--- start DATASET SECTION ---
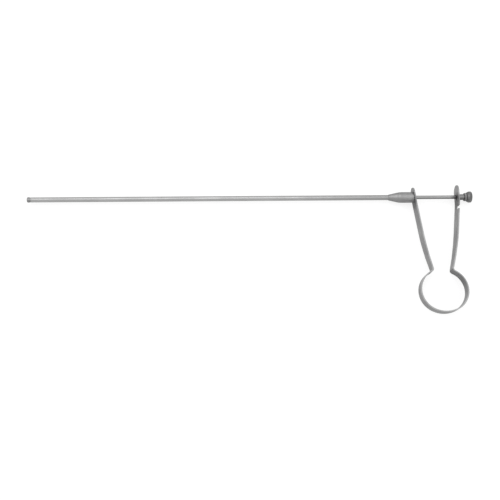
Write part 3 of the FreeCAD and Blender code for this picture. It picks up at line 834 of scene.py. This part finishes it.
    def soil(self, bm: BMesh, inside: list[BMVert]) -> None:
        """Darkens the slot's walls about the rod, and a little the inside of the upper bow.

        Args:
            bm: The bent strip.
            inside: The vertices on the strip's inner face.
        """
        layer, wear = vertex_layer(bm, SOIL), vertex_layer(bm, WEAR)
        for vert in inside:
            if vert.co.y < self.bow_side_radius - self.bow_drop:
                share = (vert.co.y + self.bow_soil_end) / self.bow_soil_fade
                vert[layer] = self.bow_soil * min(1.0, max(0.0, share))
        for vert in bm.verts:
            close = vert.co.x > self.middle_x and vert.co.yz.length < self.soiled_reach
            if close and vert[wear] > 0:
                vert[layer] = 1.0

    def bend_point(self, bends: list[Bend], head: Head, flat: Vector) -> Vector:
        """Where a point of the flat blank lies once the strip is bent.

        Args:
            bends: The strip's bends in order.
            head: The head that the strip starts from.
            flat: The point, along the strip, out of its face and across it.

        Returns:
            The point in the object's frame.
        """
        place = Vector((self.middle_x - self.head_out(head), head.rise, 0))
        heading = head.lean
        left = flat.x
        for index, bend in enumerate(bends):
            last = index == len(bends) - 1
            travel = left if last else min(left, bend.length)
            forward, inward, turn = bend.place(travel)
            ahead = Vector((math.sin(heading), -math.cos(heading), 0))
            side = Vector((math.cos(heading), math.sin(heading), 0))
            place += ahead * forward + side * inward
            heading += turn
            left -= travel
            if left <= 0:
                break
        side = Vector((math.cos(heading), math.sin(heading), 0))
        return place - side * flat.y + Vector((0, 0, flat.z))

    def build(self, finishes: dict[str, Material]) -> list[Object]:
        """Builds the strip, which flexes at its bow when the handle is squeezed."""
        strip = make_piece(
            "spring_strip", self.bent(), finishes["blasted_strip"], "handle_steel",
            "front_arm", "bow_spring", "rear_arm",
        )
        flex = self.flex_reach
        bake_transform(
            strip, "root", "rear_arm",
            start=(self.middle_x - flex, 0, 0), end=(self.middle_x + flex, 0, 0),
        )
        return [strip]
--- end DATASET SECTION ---
* **EXERCISE DETAILS**: Beginning at the top of the data, please return every line until and including the line containing "flat: The point, along", copied exactly, and nothing past it.

* **RESULT**:
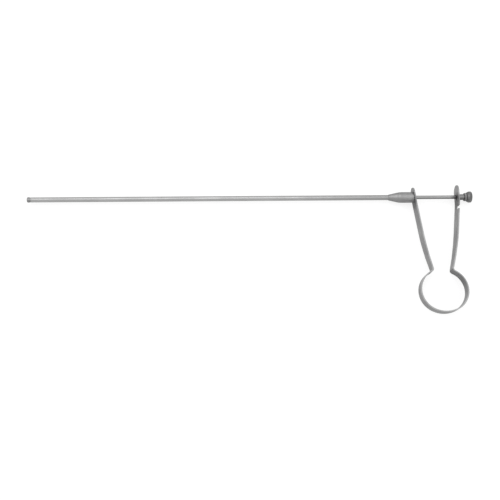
Write part 3 of the FreeCAD and Blender code for this picture. It picks up at line 834 of scene.py. This part finishes it.
    def soil(self, bm: BMesh, inside: list[BMVert]) -> None:
        """Darkens the slot's walls about the rod, and a little the inside of the upper bow.

        Args:
            bm: The bent strip.
            inside: The vertices on the strip's inner face.
        """
        layer, wear = vertex_layer(bm, SOIL), vertex_layer(bm, WEAR)
        for vert in inside:
            if vert.co.y < self.bow_side_radius - self.bow_drop:
                share = (vert.co.y + self.bow_soil_end) / self.bow_soil_fade
                vert[layer] = self.bow_soil * min(1.0, max(0.0, share))
        for vert in bm.verts:
            close = vert.co.x > self.middle_x and vert.co.yz.length < self.soiled_reach
            if close and vert[wear] > 0:
                vert[layer] = 1.0

    def bend_point(self, bends: list[Bend], head: Head, flat: Vector) -> Vector:
        """Where a point of the flat blank lies once the strip is bent.

        Args:
            bends: The strip's bends in order.
            head: The head that the strip starts from.
            flat: The point, along the strip, out of its face and across it.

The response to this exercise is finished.